Return the whole listing exactly as it stands.
# # # # # # #
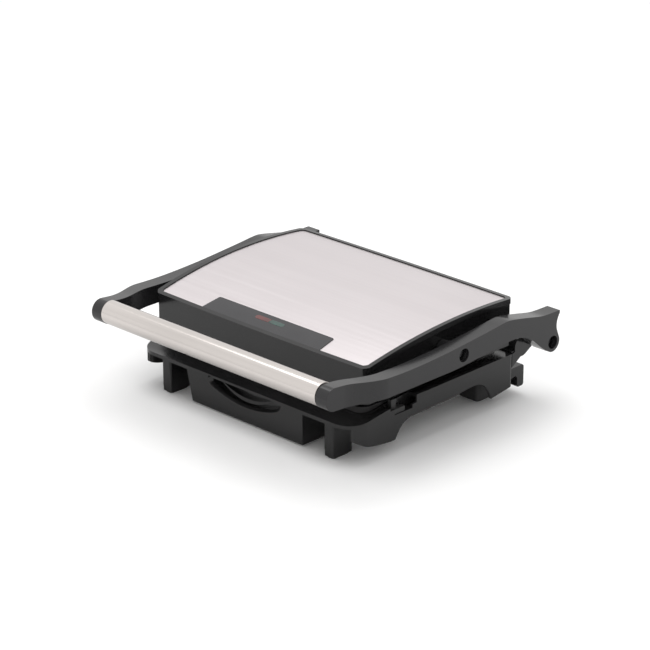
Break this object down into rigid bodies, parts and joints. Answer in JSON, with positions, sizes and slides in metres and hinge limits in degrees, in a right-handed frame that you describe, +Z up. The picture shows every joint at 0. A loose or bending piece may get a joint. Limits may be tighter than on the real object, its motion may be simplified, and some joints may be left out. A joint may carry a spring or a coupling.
{
  "type": "panini press",
  "caption": "Countertop contact grill with ribbed plates, an arched brushed steel lid on side arms joined by a round bar handle, and a pull-out drip tray under the front.",
  "frame": {"origin": "middle of the footprint on the table, under the centre of the overall bounding box", "axes": "+Z up, -Y towards the handle and the user, +X to the user's right"},
  "size_m": [0.359, 0.331, 0.1156],
  "materials": {
    "black_plastic": "moulded, satin gloss",
    "arm_plastic": "moulded, gloss",
    "cover_plastic": "gloss, dark grey",
    "underside_plastic": "moulded, matt",
    "foot_rubber": "soft, matt",
    "steel_skin": "fine brushed, warm satin",
    "handle_steel": "satin, brushed along the tube",
    "grill_aluminium": "cast, dark non-stick coating",
    "heater_steel": "oxidised tube",
    "reflector_sheet": "bright mill sheet",
    "control_metal": "plated",
    "ceramic": null,
    "screw_steel": "zinc plated",
    "nylon": "natural nylon",
    "red_lens": "translucent red",
    "green_lens": "translucent green",
    "lamp_glass": "clear neon lamps on a board"
  },
  "bodies": {
    "base": {"base_housing": "black_plastic", "bottom_cover": "underside_plastic", "foot_pads": "foot_rubber", "lower_grill_plate": "grill_aluminium", "lower_heater": "heater_steel", "lower_reflector": "reflector_sheet", "lower_thermostat": "control_metal", "terminal_block": "ceramic", "cord_inlet": "underside_plastic", "cover_screws": "screw_steel"},
    "tray": {"drip_tray": "black_plastic"},
    "lock": {"storage_lock": "underside_plastic"},
    "arms": {"arm_right": "arm_plastic", "arm_left": "arm_plastic", "handle_tube": "handle_steel", "handle_rod": "screw_steel", "hinge_pins": "screw_steel", "lid_pivot_pins": "screw_steel", "hinge_washers": "nylon"},
    "lid": {"lid_housing": "black_plastic", "top_skin": "steel_skin", "control_cover": "cover_plastic", "lens_red": "red_lens", "lens_green": "green_lens", "indicator_lamps": "lamp_glass", "upper_grill_plate": "grill_aluminium", "upper_heater": "heater_steel", "upper_reflector": "reflector_sheet", "upper_thermostat": "control_metal", "plate_screws": "screw_steel"}
  },
  "joints": [
    {"name": "arms_hinge", "type": "hinge", "parent": "base", "child": "arms", "pos_m": [0, 0.155, 0.063], "axis": [-1, 0, 0], "range_deg": [0, 180]},
    {"name": "lid_float", "type": "hinge", "parent": "arms", "child": "lid", "pos_m": [0, 0.01725, 0.09], "axis": [1, 0, 0], "range_deg": [-1.5, 1.5]},
    {"name": "tray_slide", "type": "slide", "parent": "base", "child": "tray", "axis": [0, -1, 0], "range_m": [0, 0.07]},
    {"name": "lock_slide", "type": "slide", "parent": "base", "child": "lock", "axis": [0, 1, 0], "range_m": [0, 0.008]}
  ]
}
# # # # # # #
[SOLVED EXERCISE]
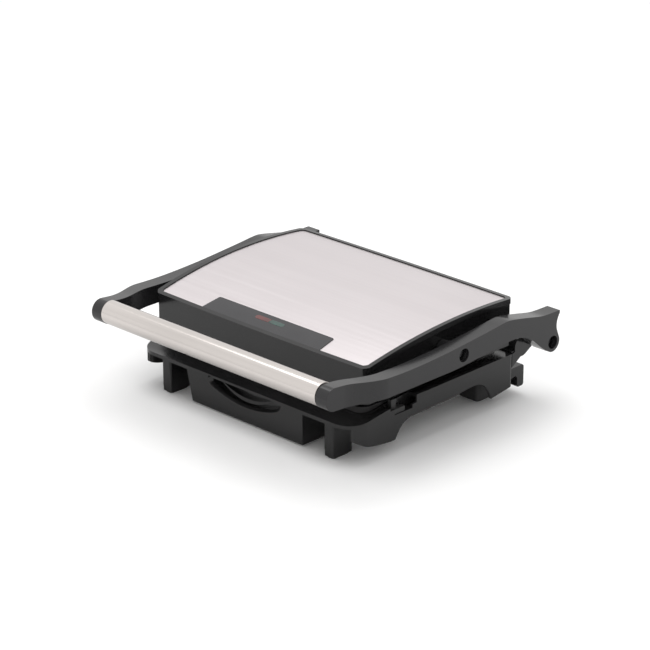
Break this object down into rigid bodies, parts and joints. Answer in JSON, with positions, sizes and slides in metres and hinge limits in degrees, in a right-handed frame that you describe, +Z up. The picture shows every joint at 0. A loose or bending piece may get a joint. Limits may be tighter than on the real object, its motion may be simplified, and some joints may be left out. A joint may carry a spring or a coupling.
{
  "type": "panini press",
  "caption": "Countertop contact grill with ribbed plates, an arched brushed steel lid on side arms joined by a round bar handle, and a pull-out drip tray under the front.",
  "frame": {"origin": "middle of the footprint on the table, under the centre of the overall bounding box", "axes": "+Z up, -Y towards the handle and the user, +X to the user's right"},
  "size_m": [0.359, 0.331, 0.1156],
  "materials": {
    "black_plastic": "moulded, satin gloss",
    "arm_plastic": "moulded, gloss",
    "cover_plastic": "gloss, dark grey",
    "underside_plastic": "moulded, matt",
    "foot_rubber": "soft, matt",
    "steel_skin": "fine brushed, warm satin",
    "handle_steel": "satin, brushed along the tube",
    "grill_aluminium": "cast, dark non-stick coating",
    "heater_steel": "oxidised tube",
    "reflector_sheet": "bright mill sheet",
    "control_metal": "plated",
    "ceramic": null,
    "screw_steel": "zinc plated",
    "nylon": "natural nylon",
    "red_lens": "translucent red",
    "green_lens": "translucent green",
    "lamp_glass": "clear neon lamps on a board"
  },
  "bodies": {
    "base": {"base_housing": "black_plastic", "bottom_cover": "underside_plastic", "foot_pads": "foot_rubber", "lower_grill_plate": "grill_aluminium", "lower_heater": "heater_steel", "lower_reflector": "reflector_sheet", "lower_thermostat": "control_metal", "terminal_block": "ceramic", "cord_inlet": "underside_plastic", "cover_screws": "screw_steel"},
    "tray": {"drip_tray": "black_plastic"},
    "lock": {"storage_lock": "underside_plastic"},
    "arms": {"arm_right": "arm_plastic", "arm_left": "arm_plastic", "handle_tube": "handle_steel", "handle_rod": "screw_steel", "hinge_pins": "screw_steel", "lid_pivot_pins": "screw_steel", "hinge_washers": "nylon"},
    "lid": {"lid_housing": "black_plastic", "top_skin": "steel_skin", "control_cover": "cover_plastic", "lens_red": "red_lens", "lens_green": "green_lens", "indicator_lamps": "lamp_glass", "upper_grill_plate": "grill_aluminium", "upper_heater": "heater_steel", "upper_reflector": "reflector_sheet", "upper_thermostat": "control_metal", "plate_screws": "screw_steel"}
  },
  "joints": [
    {"name": "arms_hinge", "type": "hinge", "parent": "base", "child": "arms", "pos_m": [0, 0.155, 0.063], "axis": [-1, 0, 0], "range_deg": [0, 180]},
    {"name": "lid_float", "type": "hinge", "parent": "arms", "child": "lid", "pos_m": [0, 0.01725, 0.09], "axis": [1, 0, 0], "range_deg": [-1.5, 1.5]},
    {"name": "tray_slide", "type": "slide", "parent": "base", "child": "tray", "axis": [0, -1, 0], "range_m": [0, 0.07]},
    {"name": "lock_slide", "type": "slide", "parent": "base", "child": "lock", "axis": [0, 1, 0], "range_m": [0, 0.008]}
  ]
}